Your task is to quote the records from their first line through the line containing "# so the lights", with nothing added or left out.
-------- AVAILABLE DATA --------
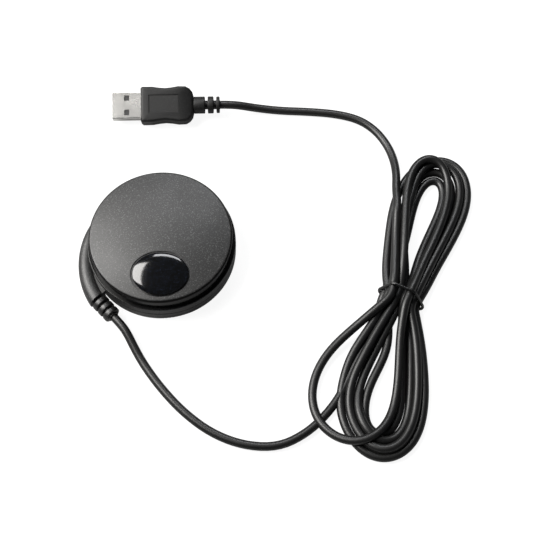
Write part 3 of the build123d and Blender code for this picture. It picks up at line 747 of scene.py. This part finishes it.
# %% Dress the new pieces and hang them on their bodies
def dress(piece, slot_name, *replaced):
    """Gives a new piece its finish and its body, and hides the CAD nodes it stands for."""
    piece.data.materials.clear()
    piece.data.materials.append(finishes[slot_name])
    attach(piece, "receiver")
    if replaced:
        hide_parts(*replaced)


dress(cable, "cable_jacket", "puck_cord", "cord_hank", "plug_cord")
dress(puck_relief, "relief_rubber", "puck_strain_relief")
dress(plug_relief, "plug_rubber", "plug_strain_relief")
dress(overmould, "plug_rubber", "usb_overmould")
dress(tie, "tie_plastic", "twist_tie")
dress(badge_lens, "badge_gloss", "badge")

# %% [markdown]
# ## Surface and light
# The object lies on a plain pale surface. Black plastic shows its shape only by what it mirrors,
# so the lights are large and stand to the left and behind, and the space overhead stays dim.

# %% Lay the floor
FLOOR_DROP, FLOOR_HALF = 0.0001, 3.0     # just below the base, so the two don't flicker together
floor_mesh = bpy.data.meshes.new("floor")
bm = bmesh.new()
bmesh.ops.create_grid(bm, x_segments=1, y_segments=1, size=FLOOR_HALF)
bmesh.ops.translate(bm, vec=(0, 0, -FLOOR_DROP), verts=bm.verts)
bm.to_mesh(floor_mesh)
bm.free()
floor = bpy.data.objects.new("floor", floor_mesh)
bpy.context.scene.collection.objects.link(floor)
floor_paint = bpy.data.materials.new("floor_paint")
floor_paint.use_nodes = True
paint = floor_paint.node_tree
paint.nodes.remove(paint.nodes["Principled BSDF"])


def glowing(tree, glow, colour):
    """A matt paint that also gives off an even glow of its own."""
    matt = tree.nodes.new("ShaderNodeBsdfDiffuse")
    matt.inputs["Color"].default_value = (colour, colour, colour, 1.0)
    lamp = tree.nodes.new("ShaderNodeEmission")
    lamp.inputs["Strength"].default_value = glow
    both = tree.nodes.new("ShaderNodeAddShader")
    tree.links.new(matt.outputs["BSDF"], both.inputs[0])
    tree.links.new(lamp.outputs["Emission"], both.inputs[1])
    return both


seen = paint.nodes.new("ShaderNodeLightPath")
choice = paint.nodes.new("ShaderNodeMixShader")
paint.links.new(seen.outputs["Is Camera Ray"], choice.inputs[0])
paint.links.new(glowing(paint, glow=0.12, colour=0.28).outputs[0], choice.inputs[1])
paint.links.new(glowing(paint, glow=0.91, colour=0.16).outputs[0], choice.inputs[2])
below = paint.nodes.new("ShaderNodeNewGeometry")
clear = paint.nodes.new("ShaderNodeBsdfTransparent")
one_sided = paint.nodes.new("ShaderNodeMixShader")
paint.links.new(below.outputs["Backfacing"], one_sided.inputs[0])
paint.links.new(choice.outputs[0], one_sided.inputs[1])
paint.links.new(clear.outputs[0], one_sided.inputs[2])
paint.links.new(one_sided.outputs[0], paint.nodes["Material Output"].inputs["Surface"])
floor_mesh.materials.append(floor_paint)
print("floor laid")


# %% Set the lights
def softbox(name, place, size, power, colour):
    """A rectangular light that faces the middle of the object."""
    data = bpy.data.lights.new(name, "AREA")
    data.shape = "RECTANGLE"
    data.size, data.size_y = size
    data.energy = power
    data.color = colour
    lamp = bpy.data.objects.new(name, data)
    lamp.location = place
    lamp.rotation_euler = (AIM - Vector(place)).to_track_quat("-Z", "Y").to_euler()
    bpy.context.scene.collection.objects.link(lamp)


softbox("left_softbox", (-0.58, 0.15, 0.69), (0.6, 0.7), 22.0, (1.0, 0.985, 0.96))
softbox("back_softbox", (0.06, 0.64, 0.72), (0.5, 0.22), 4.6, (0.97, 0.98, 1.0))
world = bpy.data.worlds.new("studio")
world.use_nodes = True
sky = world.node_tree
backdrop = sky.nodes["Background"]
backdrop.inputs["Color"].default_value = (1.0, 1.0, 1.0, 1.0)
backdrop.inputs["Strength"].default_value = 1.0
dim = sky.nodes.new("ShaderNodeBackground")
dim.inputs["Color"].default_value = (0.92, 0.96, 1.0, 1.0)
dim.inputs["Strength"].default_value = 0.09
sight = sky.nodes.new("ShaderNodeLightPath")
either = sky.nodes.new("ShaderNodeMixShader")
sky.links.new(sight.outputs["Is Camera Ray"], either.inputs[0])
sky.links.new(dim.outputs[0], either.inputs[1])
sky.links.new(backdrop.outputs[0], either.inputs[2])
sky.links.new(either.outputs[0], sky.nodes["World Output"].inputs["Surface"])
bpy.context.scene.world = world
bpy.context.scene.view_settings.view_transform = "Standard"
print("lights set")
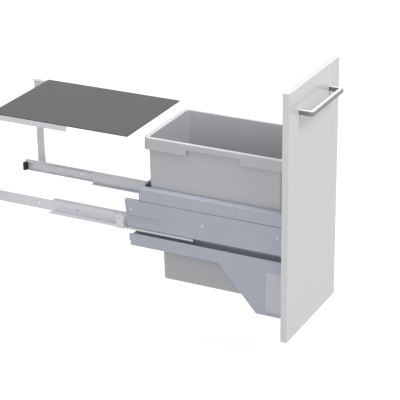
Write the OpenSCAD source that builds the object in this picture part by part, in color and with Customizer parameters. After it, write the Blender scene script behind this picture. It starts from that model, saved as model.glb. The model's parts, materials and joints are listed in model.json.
--------
> CORRECT OUTPUT
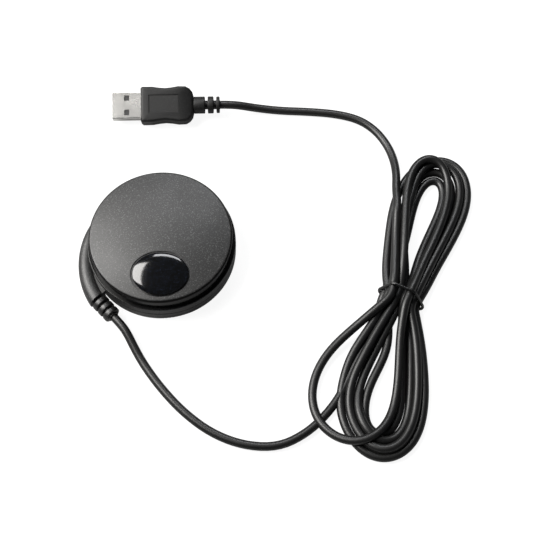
Write part 3 of the build123d and Blender code for this picture. It picks up at line 747 of scene.py. This part finishes it.
# %% Dress the new pieces and hang them on their bodies
def dress(piece, slot_name, *replaced):
    """Gives a new piece its finish and its body, and hides the CAD nodes it stands for."""
    piece.data.materials.clear()
    piece.data.materials.append(finishes[slot_name])
    attach(piece, "receiver")
    if replaced:
        hide_parts(*replaced)


dress(cable, "cable_jacket", "puck_cord", "cord_hank", "plug_cord")
dress(puck_relief, "relief_rubber", "puck_strain_relief")
dress(plug_relief, "plug_rubber", "plug_strain_relief")
dress(overmould, "plug_rubber", "usb_overmould")
dress(tie, "tie_plastic", "twist_tie")
dress(badge_lens, "badge_gloss", "badge")

# %% [markdown]
# ## Surface and light
# The object lies on a plain pale surface. Black plastic shows its shape only by what it mirrors,
# so the lights are large and stand to the left and behind, and the space overhead stays dim.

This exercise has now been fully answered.